The rollout of an updated transportation service aimed at helping area seniors could be on the horizon in Buda.
City officials now hope the Buda Seniors Taking a Ride (STAR) program can fulfill one of several needs Buda is addressing for its aging population.
“The big thing was that our seniors felt like there is a lack of transportation services in our area,” said David Marino, Buda public information officer. “We are working hard to make sure they have different opportunities for that.”
Buda STAR is an upgrade to the city’s Senior Transportation Program (STP), which was established in 2005. The STP offers to transport independent ambulatory seniors to the grocery store or doctor’s office.
However, Marino said people didn’t realize the service existed. That issue was put in the spotlight when the city received results from a 2017 citizen survey on how to best meet the needs of Buda seniors.
The survey, which received 102 respondents, showed seniors didn’t feel they were able to access necessary information, as well as a lack of senior transportation.
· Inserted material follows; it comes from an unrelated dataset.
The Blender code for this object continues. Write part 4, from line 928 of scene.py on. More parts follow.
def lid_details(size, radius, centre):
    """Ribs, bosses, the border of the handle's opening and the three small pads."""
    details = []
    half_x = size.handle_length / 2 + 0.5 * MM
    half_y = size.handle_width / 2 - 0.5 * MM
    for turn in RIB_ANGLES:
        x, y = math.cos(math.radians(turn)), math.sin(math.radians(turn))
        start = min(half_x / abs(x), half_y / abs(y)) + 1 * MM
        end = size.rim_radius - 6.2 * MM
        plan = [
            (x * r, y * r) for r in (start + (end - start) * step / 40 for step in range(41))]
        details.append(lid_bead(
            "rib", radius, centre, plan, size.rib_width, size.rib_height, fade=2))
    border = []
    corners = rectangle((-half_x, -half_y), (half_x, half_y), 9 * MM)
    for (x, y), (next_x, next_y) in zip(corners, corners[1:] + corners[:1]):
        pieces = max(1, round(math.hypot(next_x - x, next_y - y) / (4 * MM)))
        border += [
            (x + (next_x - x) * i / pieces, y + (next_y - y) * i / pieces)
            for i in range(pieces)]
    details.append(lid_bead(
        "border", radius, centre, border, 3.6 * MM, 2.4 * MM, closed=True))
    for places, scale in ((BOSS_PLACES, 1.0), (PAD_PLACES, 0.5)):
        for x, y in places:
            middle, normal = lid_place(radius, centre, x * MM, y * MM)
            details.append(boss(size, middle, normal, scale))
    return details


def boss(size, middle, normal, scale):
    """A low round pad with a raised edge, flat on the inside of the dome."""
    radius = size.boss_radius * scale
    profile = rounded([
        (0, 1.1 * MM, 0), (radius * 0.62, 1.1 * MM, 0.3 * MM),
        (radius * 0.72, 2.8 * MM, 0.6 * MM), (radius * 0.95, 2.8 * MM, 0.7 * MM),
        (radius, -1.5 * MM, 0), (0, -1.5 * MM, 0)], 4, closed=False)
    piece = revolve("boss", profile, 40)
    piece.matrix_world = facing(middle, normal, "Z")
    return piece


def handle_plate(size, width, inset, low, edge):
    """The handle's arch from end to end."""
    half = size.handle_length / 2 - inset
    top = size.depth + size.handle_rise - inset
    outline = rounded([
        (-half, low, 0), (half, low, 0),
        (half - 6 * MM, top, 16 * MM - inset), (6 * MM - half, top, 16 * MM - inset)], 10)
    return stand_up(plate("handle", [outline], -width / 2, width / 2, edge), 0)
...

The results also led to the creation of Buda’s Task Force on Aging (TFA).
The survey also provided a way for the city to utilize a 5310 grant that was awarded to Buda in 2016 by the Federal Transit Administration (FTA).
The grant program provides funding to states to assist private, nonprofit groups meet the transportation needs of older adults and people with disabilities. Through the program, the FTA covers up to 80 percent of the total cost, with Buda covering up to 20 percent.
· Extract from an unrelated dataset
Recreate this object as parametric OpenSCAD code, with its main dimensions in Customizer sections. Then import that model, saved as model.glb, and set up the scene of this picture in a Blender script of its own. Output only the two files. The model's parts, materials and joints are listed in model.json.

Buda received a grant for the purchase of an 11-seat, American Disabilities Act (ADA) accessible van to use for its program. Prior to the grant, Buda’s STP van did notmeet ADA standards.
“What this new van does is it gives us an ADA accessible vehicle that is user friendly for the senior population,” Marino said.
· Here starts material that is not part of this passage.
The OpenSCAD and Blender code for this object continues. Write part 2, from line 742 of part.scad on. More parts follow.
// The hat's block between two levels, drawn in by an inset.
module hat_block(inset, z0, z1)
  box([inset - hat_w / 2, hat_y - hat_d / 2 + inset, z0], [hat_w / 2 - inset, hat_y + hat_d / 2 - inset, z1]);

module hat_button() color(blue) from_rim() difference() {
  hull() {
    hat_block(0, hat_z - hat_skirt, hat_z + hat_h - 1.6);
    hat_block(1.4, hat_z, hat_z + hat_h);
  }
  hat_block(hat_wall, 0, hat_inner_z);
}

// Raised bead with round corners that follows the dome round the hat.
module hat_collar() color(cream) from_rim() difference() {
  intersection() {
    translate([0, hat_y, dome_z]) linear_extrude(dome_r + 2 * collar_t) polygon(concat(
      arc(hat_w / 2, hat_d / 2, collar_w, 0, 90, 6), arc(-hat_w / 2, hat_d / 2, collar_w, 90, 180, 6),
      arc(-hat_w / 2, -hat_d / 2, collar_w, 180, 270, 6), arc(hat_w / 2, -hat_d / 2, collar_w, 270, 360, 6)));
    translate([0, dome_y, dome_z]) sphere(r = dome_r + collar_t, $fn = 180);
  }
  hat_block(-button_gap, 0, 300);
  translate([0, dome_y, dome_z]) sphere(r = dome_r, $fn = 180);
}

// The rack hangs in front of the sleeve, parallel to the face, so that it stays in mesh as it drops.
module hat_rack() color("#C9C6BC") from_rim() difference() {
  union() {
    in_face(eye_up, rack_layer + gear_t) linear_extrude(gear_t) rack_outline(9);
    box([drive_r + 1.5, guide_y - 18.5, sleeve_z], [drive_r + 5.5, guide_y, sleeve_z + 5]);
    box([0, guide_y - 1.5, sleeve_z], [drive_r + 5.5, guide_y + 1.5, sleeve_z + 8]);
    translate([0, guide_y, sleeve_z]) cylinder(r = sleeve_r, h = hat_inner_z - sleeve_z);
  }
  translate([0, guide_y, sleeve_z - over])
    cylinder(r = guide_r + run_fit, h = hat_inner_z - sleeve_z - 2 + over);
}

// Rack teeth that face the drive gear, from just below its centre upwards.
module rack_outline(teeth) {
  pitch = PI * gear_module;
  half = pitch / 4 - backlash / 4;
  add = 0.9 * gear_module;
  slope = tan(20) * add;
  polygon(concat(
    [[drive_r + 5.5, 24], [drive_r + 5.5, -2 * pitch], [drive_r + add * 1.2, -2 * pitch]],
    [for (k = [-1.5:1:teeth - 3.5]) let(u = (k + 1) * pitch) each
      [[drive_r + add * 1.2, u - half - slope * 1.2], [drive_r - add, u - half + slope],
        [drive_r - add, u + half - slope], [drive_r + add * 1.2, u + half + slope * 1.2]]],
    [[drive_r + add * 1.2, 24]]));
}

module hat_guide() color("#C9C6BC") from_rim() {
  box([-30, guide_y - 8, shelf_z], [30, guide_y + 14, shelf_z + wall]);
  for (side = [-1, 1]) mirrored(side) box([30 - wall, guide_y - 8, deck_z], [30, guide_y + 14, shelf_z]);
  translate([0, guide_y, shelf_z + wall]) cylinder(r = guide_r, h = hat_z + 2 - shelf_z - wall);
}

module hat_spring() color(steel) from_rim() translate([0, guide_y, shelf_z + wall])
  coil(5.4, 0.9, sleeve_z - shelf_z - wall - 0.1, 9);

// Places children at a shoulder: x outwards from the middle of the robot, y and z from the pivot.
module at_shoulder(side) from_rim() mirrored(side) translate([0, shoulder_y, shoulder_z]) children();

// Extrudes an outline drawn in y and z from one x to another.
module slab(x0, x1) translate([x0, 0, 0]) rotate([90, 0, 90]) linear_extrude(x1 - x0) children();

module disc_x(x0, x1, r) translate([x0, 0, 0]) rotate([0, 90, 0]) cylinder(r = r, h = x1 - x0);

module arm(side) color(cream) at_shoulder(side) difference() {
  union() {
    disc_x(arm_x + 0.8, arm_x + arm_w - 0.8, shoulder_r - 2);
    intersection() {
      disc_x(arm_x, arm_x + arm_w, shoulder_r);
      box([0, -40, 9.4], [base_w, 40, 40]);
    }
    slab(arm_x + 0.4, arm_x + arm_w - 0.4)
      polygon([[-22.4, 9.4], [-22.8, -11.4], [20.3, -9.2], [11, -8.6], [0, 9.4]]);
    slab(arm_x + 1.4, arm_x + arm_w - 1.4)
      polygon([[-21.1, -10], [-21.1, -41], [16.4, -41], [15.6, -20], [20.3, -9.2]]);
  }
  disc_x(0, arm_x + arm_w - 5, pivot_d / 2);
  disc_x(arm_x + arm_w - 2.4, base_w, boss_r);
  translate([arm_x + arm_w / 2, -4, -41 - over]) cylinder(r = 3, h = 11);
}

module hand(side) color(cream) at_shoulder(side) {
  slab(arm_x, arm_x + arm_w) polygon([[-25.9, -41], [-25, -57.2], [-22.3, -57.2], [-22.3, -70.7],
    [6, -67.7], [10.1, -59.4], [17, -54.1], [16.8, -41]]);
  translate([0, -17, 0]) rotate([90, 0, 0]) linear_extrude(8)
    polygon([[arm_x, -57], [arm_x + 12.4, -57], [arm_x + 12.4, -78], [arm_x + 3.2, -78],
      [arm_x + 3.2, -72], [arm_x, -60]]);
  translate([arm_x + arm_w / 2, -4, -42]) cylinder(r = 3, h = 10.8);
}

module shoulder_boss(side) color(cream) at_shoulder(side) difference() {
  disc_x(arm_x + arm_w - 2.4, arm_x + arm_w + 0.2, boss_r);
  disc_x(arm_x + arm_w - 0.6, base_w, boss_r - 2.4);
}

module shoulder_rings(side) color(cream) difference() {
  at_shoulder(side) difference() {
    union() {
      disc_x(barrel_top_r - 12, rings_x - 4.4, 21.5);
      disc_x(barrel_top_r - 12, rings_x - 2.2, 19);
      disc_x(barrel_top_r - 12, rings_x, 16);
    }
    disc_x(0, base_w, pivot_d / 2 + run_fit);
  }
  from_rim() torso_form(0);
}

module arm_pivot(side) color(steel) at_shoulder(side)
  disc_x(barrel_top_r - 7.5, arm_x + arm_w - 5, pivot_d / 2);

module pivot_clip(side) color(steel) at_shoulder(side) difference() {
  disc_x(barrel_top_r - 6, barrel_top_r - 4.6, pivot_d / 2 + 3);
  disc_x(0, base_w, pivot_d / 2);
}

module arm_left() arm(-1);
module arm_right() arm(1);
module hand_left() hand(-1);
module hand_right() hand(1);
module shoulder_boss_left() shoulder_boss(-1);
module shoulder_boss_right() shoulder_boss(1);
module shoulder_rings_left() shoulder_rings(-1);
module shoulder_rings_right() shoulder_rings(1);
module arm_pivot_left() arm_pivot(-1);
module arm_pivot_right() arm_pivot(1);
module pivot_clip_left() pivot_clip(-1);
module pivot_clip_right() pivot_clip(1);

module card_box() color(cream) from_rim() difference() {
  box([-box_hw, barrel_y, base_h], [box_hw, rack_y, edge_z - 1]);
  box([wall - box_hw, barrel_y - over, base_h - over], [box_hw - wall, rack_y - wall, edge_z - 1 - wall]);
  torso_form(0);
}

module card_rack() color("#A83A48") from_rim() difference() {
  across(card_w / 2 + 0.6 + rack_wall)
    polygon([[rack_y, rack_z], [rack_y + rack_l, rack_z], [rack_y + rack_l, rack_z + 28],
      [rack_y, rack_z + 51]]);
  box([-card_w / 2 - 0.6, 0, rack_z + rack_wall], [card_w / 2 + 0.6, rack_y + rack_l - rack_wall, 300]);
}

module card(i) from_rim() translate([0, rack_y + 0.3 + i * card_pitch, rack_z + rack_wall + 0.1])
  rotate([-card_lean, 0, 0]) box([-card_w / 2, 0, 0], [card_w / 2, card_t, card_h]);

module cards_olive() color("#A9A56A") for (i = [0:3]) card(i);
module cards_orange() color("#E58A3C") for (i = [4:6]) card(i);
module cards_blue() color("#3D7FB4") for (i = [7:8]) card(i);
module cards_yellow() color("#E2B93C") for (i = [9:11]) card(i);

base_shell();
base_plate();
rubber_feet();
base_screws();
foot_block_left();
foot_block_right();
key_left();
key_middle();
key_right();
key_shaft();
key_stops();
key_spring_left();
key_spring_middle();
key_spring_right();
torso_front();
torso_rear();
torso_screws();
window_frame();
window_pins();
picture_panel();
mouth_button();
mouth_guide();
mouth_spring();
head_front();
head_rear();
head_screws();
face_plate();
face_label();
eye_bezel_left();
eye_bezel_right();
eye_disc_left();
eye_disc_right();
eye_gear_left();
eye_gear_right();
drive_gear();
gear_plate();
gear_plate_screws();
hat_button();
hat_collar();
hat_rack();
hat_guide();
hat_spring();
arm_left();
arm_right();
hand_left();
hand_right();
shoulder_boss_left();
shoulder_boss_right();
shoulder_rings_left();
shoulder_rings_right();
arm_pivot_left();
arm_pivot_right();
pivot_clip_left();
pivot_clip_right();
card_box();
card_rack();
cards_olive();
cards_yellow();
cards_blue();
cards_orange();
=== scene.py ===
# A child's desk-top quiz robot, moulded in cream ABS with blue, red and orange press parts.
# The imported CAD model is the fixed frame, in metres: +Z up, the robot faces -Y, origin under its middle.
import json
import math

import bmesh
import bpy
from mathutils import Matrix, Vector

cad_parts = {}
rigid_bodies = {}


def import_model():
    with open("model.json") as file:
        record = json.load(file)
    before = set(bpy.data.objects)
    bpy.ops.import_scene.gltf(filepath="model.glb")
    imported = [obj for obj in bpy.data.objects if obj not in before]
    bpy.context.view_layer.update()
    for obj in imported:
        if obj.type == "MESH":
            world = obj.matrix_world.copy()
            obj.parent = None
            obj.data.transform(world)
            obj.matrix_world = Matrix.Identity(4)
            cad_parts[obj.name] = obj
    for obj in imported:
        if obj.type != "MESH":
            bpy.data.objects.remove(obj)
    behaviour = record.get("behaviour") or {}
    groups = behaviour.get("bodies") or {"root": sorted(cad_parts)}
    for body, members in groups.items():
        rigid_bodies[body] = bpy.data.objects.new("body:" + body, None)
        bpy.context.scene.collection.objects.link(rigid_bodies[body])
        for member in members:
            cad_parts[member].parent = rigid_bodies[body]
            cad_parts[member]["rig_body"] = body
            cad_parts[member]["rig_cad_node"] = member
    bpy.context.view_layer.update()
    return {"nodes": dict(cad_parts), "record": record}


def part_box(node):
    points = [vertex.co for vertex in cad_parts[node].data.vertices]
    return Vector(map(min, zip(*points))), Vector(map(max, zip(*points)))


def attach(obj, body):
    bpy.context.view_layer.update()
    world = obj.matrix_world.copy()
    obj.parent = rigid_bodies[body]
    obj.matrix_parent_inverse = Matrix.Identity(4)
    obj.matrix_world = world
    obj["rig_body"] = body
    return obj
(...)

Cathy Metzler, a member of Buda’s TFA, said helping find a way to improve senior transportation was high on its priority list.
But the TFA also continues to tackle several additional issues seniors are experiencing. One is the ability to access information and resources for services, such as healthcare.
One way to combat that issue was creating a page on the city website where residents can find resources “all in one place,” Marino said.
However, Metzler said there is a section of Buda’s aging population that may not have access to the internet or the ability to reach the website.
“The hope is that a family member or caregiver would have access and get that information on their behalf,” Metlzer said.
The TFA is also looking at ways to improve medical care for seniors. Metzler said the TFA is currently studying the prospect of a senior resource center, but she added the idea is still in its infancy.
Senior-related affordable housing is an equally large issue to tackle for the TFA. Metzler cited the long waiting lists at area senior living facilities.
Metzler believes the influx of seniors moving to Buda is their desire to live closer to their children and grandchildren.
For Metzler, how to best approach assisting Buda seniors is an ever-changing process.
“This is still being developed and it will be for a while to come,” Metzler said. “However, Buda did a survey … it shows they’re curious about it. It’s inspiring to see Buda take an interest.”